#### What to do
Write out the data below in full. Keep it exact.

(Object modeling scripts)
— BEGIN —

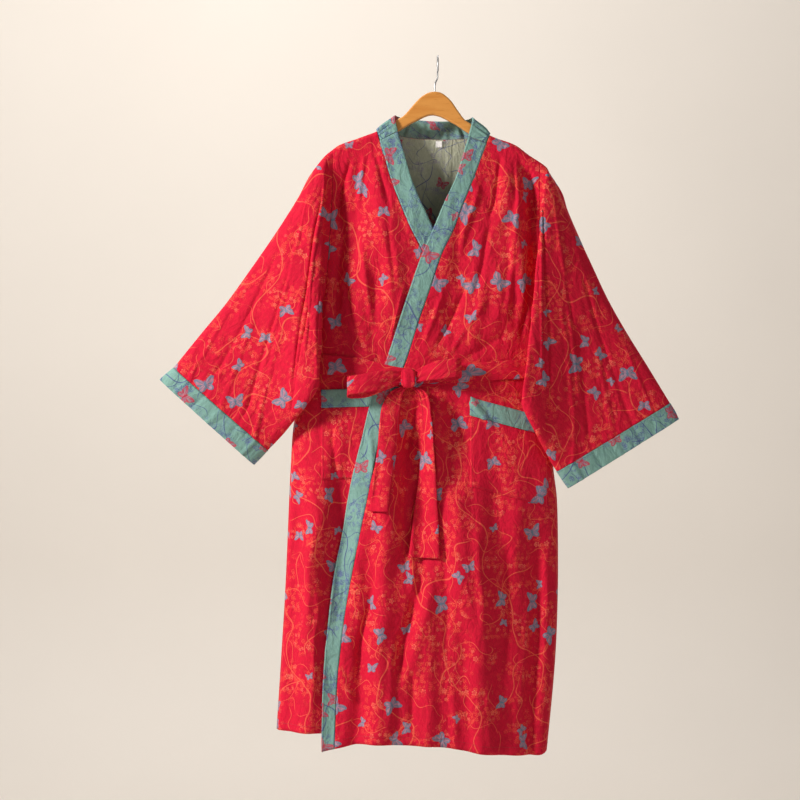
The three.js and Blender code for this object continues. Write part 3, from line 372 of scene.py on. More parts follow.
def arc_lengths(points):
    """Distances along the grid's rows from the middle one's x, and the heights."""
    across = np.linalg.norm(np.diff(points, axis=1), axis=2)
    u = np.concatenate([np.zeros((points.shape[0], 1)), np.cumsum(across, axis=1)], axis=1)
    middle = u.shape[1] // 2
    return u - u[:, middle][:, None] + points[:, middle, 0][:, None], -points[..., 2]


def mesh_piece(name, vertices, quads, uv, slots, materials):
    """A mesh object from arrays, at the origin, in metres."""
    mesh = bpy.data.meshes.new(name)
    mesh.vertices.add(len(vertices))
    mesh.vertices.foreach_set("co", (np.asarray(vertices) * MM).ravel())
    mesh.loops.add(quads.size)
    mesh.loops.foreach_set("vertex_index", quads.ravel())
    mesh.polygons.add(len(quads))
    mesh.polygons.foreach_set("loop_start", np.arange(0, quads.size, 4))
    mesh.polygons.foreach_set("loop_total", np.full(len(quads), 4))
    mesh.polygons.foreach_set("material_index", slots)
    mesh.polygons.foreach_set("use_smooth", np.ones(len(quads), bool))
    layer = mesh.uv_layers.new(name="cloth")
    layer.data.foreach_set("uv", (np.asarray(uv) * MM)[quads.ravel()].ravel())
    for material in materials:
        mesh.materials.append(material)
    mesh.update(calc_edges=True)
    mesh.validate()
    return add_object(name, mesh)


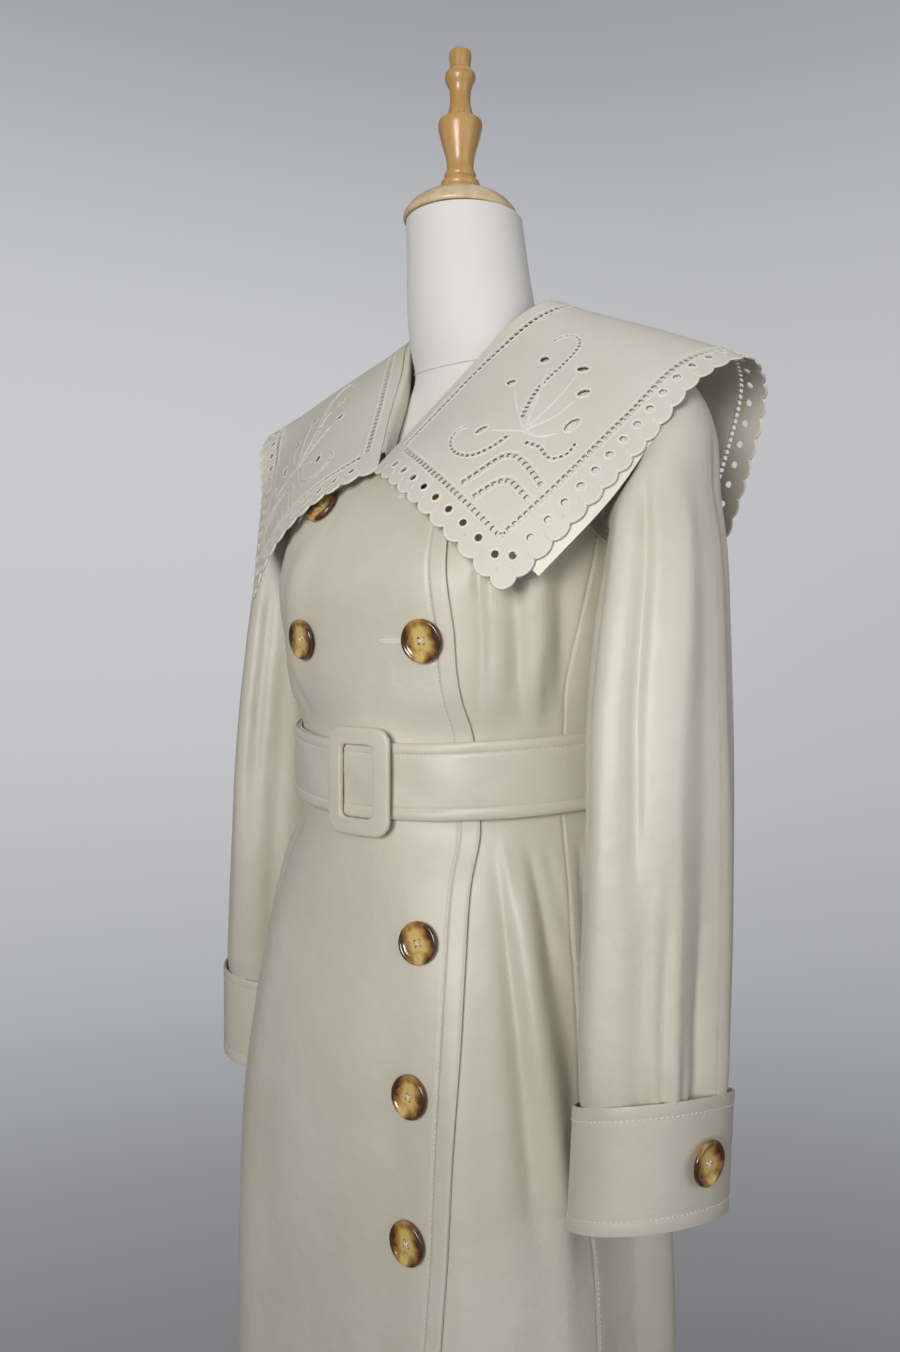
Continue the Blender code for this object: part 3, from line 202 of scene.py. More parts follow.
@dataclass(frozen=True)
class Gabardine(Finish):
    """Cotton-blend gabardine, close twill woven and pressed: a soft satin gloss on folds."""

    shade: str = "#CAC5B2"
    twill: float = 0.0011
    sheen: float = 0.10

    def inputs(self, tree: bpy.types.NodeTree) -> Dict:
        """Add the twill's ridges, the cloth's handle and its uneven dye."""
        cloth, place = place_on_cloth(tree), place_of(tree)
        # A real twill line is 0.35 mm: three times as coarse here, so that it shows.
        ridges = add_node(tree, "ShaderNodeTexWave",
                          {"Vector": cloth, "Scale": 0.444 / self.twill, "Distortion": 0.35,
                           "Detail": 1.0, "Detail Scale": 0.6},
                          wave_type="BANDS", bands_direction="DIAGONAL").outputs["Fac"]
        yarn = noise(tree, cloth, 900.0, 2.0)
        handle = noise(tree, place, 38.0, 3.0)
        dye = add_node(tree, "ShaderNodeMapRange",
                       {"Value": noise(tree, place, 7.0, 4.0), "From Min": 0.3,
                        "From Max": 0.7}).outputs["Result"]
        tone = blend(tree, dye, linear(self.colour), linear(self.shade))
        fleck = blend(tree, yarn, tone, linear("#E6E1D6"))
        gloss = add_node(tree, "ShaderNodeMapRange",
                         {"Value": handle, "To Min": self.roughness - 0.05,
                          "To Max": self.roughness + 0.07}).outputs["Result"]
        fine = bump(tree, ridges, 0.4, 0.00016)
        return {"Sheen Weight": self.sheen, "Sheen Roughness": 0.42,
                "Sheen Tint": linear("#F4F0E8"), "Specular IOR Level": 0.78,
                "Base Color": blend(tree, 0.30, tone, fleck), "Roughness": gloss,
                "Normal": bump(tree, handle, 0.75, 0.0017, Normal=fine)}


@dataclass(frozen=True)
class SatinThread(Finish):
    """Cotton embroidery and sewing thread, mercerised: a pale, silky twist."""

    twist: float = 0.0009

    def inputs(self, tree: bpy.types.NodeTree) -> Dict:
        """Add the single stitches as ridges across the cord."""
        # A real thread is 0.3 mm thick: three times as coarse here, so that it shows.
        stitch = noise(tree, place_of(tree), 0.62 / self.twist, 2.0)
        return {"Sheen Weight": 0.30, "Sheen Roughness": 0.35,
                "Base Color": blend(tree, stitch, linear(self.colour), linear("#EAE7DF")),
                "Normal": bump(tree, stitch, 0.45, 0.0003)}


@dataclass(frozen=True)
class MottledHorn(Finish):
    """Polyester resin cast like horn and polished: honey with burnt brown clouds, and painted
    shade darkening its rim.
    """

    dark: str = "#4A2A14"
    amber: str = "#D9BD74"

    def inputs(self, tree: bpy.types.NodeTree) -> Dict:
        """Add the brown clouds, the painted shade and dark reflection on the rim and its two
        sides, and the polish.
        """
        place = place_on_cloth(tree)
        centred = add_node(tree, "ShaderNodeVectorMath", {0: place, 1: (0.5, 0.5, 0.0)},
                           operation="SUBTRACT").outputs["Vector"]
        away = add_node(tree, "ShaderNodeVectorMath", {0: centred}, operation="LENGTH")
        halves = add_node(tree, "ShaderNodeSeparateXYZ", {"Vector": centred})
        side = add_node(tree, "ShaderNodeMath", {0: halves.outputs["X"]}, operation="ABSOLUTE")
        cloud = noise(tree, place, 2.4, 3.0, 0.7)
        # Painted shade and dark reflection: darker towards the rim and on the button's two sides,
        # nearly the same way round on every button.
        spread = add_node(tree, "ShaderNodeMath",
                          {0: side.outputs["Value"], 1: 2.4, 2: away.outputs["Value"]},
                          operation="MULTIPLY_ADD")
        painted_rim_shade = add_node(tree, "ShaderNodeMath", {0: spread.outputs["Value"], 1: 0.34},
                       operation="MULTIPLY")
        mixed = add_node(tree, "ShaderNodeMath", {0: cloud, 1: 0.84, 2: painted_rim_shade.outputs["Value"]},
                         operation="MULTIPLY_ADD")
        ramp = colour_ramp(tree, mixed.outputs["Value"],
                           ((0.52, self.amber), (0.68, self.colour), (0.84, self.dark)))
        return {"Coat Weight": 0.7, "Coat Roughness": 0.06, "IOR": 1.54,
                "Base Color": ramp.outputs["Color"]}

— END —

#### Expected output
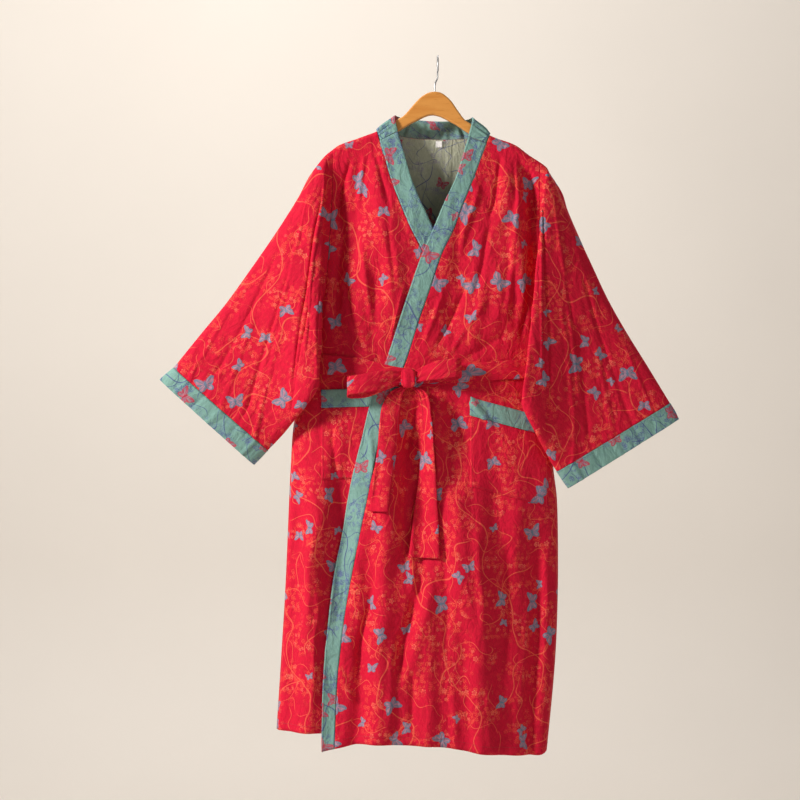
The three.js and Blender code for this object continues. Write part 3, from line 372 of scene.py on. More parts follow.
def arc_lengths(points):
    """Distances along the grid's rows from the middle one's x, and the heights."""
    across = np.linalg.norm(np.diff(points, axis=1), axis=2)
    u = np.concatenate([np.zeros((points.shape[0], 1)), np.cumsum(across, axis=1)], axis=1)
    middle = u.shape[1] // 2
    return u - u[:, middle][:, None] + points[:, middle, 0][:, None], -points[..., 2]


def mesh_piece(name, vertices, quads, uv, slots, materials):
    """A mesh object from arrays, at the origin, in metres."""
    mesh = bpy.data.meshes.new(name)
    mesh.vertices.add(len(vertices))
    mesh.vertices.foreach_set("co", (np.asarray(vertices) * MM).ravel())
    mesh.loops.add(quads.size)
    mesh.loops.foreach_set("vertex_index", quads.ravel())
    mesh.polygons.add(len(quads))
    mesh.polygons.foreach_set("loop_start", np.arange(0, quads.size, 4))
    mesh.polygons.foreach_set("loop_total", np.full(len(quads), 4))
    mesh.polygons.foreach_set("material_index", slots)
    mesh.polygons.foreach_set("use_smooth", np.ones(len(quads), bool))
    layer = mesh.uv_layers.new(name="cloth")
    layer.data.foreach_set("uv", (np.asarray(uv) * MM)[quads.ravel()].ravel())
    for material in materials:
        mesh.materials.append(material)
    mesh.update(calc_edges=True)
    mesh.validate()
    return add_object(name, mesh)


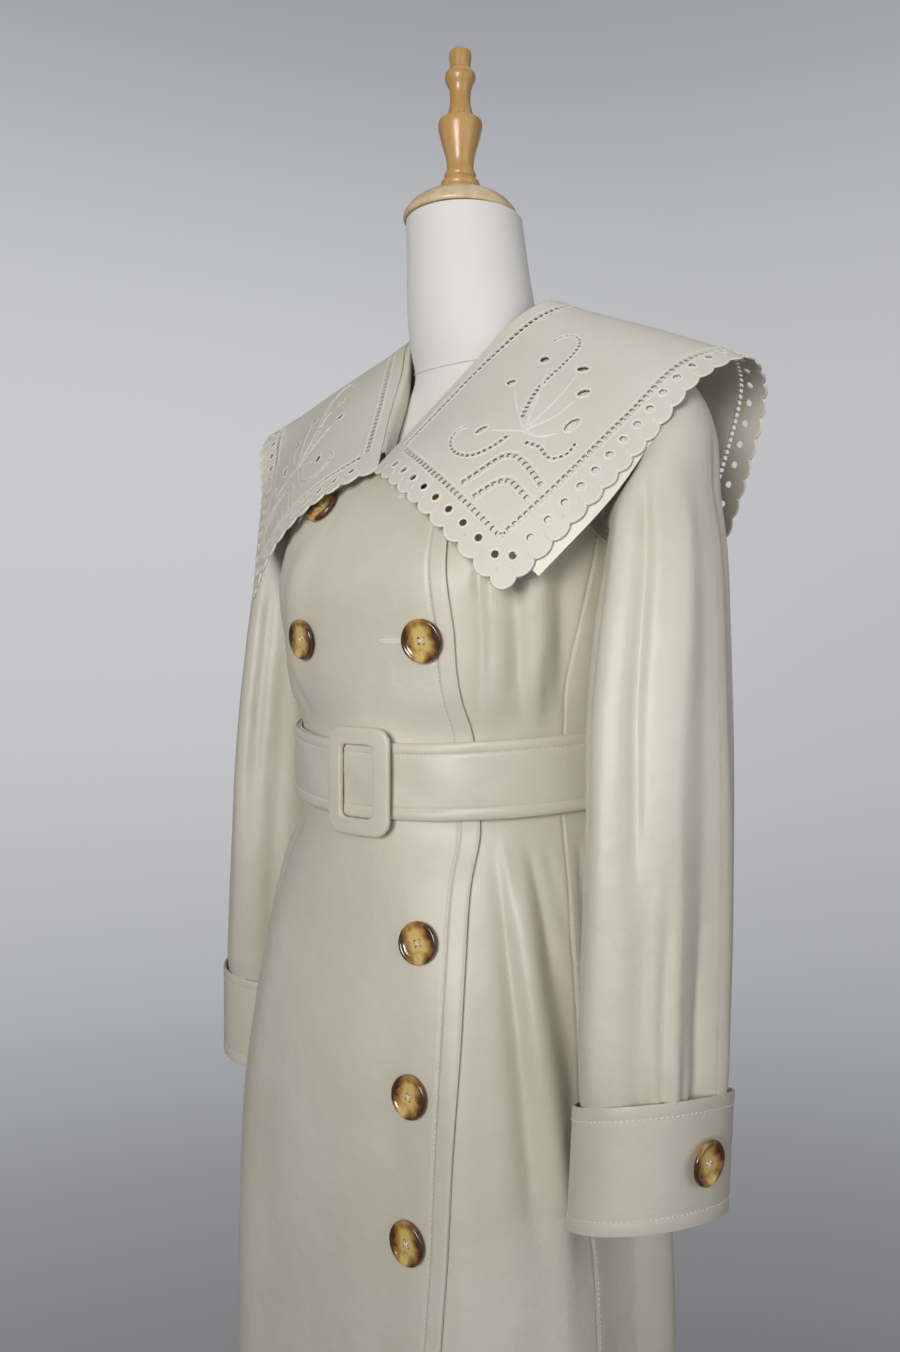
Continue the Blender code for this object: part 3, from line 202 of scene.py. More parts follow.
@dataclass(frozen=True)
class Gabardine(Finish):
    """Cotton-blend gabardine, close twill woven and pressed: a soft satin gloss on folds."""

    shade: str = "#CAC5B2"
    twill: float = 0.0011
    sheen: float = 0.10

    def inputs(self, tree: bpy.types.NodeTree) -> Dict:
        """Add the twill's ridges, the cloth's handle and its uneven dye."""
        cloth, place = place_on_cloth(tree), place_of(tree)
        # A real twill line is 0.35 mm: three times as coarse here, so that it shows.
        ridges = add_node(tree, "ShaderNodeTexWave",
                          {"Vector": cloth, "Scale": 0.444 / self.twill, "Distortion": 0.35,
                           "Detail": 1.0, "Detail Scale": 0.6},
                          wave_type="BANDS", bands_direction="DIAGONAL").outputs["Fac"]
        yarn = noise(tree, cloth, 900.0, 2.0)
        handle = noise(tree, place, 38.0, 3.0)
        dye = add_node(tree, "ShaderNodeMapRange",
                       {"Value": noise(tree, place, 7.0, 4.0), "From Min": 0.3,
                        "From Max": 0.7}).outputs["Result"]
        tone = blend(tree, dye, linear(self.colour), linear(self.shade))
        fleck = blend(tree, yarn, tone, linear("#E6E1D6"))
        gloss = add_node(tree, "ShaderNodeMapRange",
                         {"Value": handle, "To Min": self.roughness - 0.05,
                          "To Max": self.roughness + 0.07}).outputs["Result"]
        fine = bump(tree, ridges, 0.4, 0.00016)
        return {"Sheen Weight": self.sheen, "Sheen Roughness": 0.42,
                "Sheen Tint": linear("#F4F0E8"), "Specular IOR Level": 0.78,
                "Base Color": blend(tree, 0.30, tone, fleck), "Roughness": gloss,
                "Normal": bump(tree, handle, 0.75, 0.0017, Normal=fine)}


@dataclass(frozen=True)
class SatinThread(Finish):
    """Cotton embroidery and sewing thread, mercerised: a pale, silky twist."""

    twist: float = 0.0009

    def inputs(self, tree: bpy.types.NodeTree) -> Dict:
        """Add the single stitches as ridges across the cord."""
        # A real thread is 0.3 mm thick: three times as coarse here, so that it shows.
        stitch = noise(tree, place_of(tree), 0.62 / self.twist, 2.0)
        return {"Sheen Weight": 0.30, "Sheen Roughness": 0.35,
                "Base Color": blend(tree, stitch, linear(self.colour), linear("#EAE7DF")),
                "Normal": bump(tree, stitch, 0.45, 0.0003)}


@dataclass(frozen=True)
class MottledHorn(Finish):
    """Polyester resin cast like horn and polished: honey with burnt brown clouds, and painted
    shade darkening its rim.
    """

    dark: str = "#4A2A14"
    amber: str = "#D9BD74"

    def inputs(self, tree: bpy.types.NodeTree) -> Dict:
        """Add the brown clouds, the painted shade and dark reflection on the rim and its two
        sides, and the polish.
        """
        place = place_on_cloth(tree)
        centred = add_node(tree, "ShaderNodeVectorMath", {0: place, 1: (0.5, 0.5, 0.0)},
                           operation="SUBTRACT").outputs["Vector"]
        away = add_node(tree, "ShaderNodeVectorMath", {0: centred}, operation="LENGTH")
        halves = add_node(tree, "ShaderNodeSeparateXYZ", {"Vector": centred})
        side = add_node(tree, "ShaderNodeMath", {0: halves.outputs["X"]}, operation="ABSOLUTE")
        cloud = noise(tree, place, 2.4, 3.0, 0.7)
        # Painted shade and dark reflection: darker towards the rim and on the button's two sides,
        # nearly the same way round on every button.
        spread = add_node(tree, "ShaderNodeMath",
                          {0: side.outputs["Value"], 1: 2.4, 2: away.outputs["Value"]},
                          operation="MULTIPLY_ADD")
        painted_rim_shade = add_node(tree, "ShaderNodeMath", {0: spread.outputs["Value"], 1: 0.34},
                       operation="MULTIPLY")
        mixed = add_node(tree, "ShaderNodeMath", {0: cloud, 1: 0.84, 2: painted_rim_shade.outputs["Value"]},
                         operation="MULTIPLY_ADD")
        ramp = colour_ramp(tree, mixed.outputs["Value"],
                           ((0.52, self.amber), (0.68, self.colour), (0.84, self.dark)))
        return {"Coat Weight": 0.7, "Coat Roughness": 0.06, "IOR": 1.54,
                "Base Color": ramp.outputs["Color"]}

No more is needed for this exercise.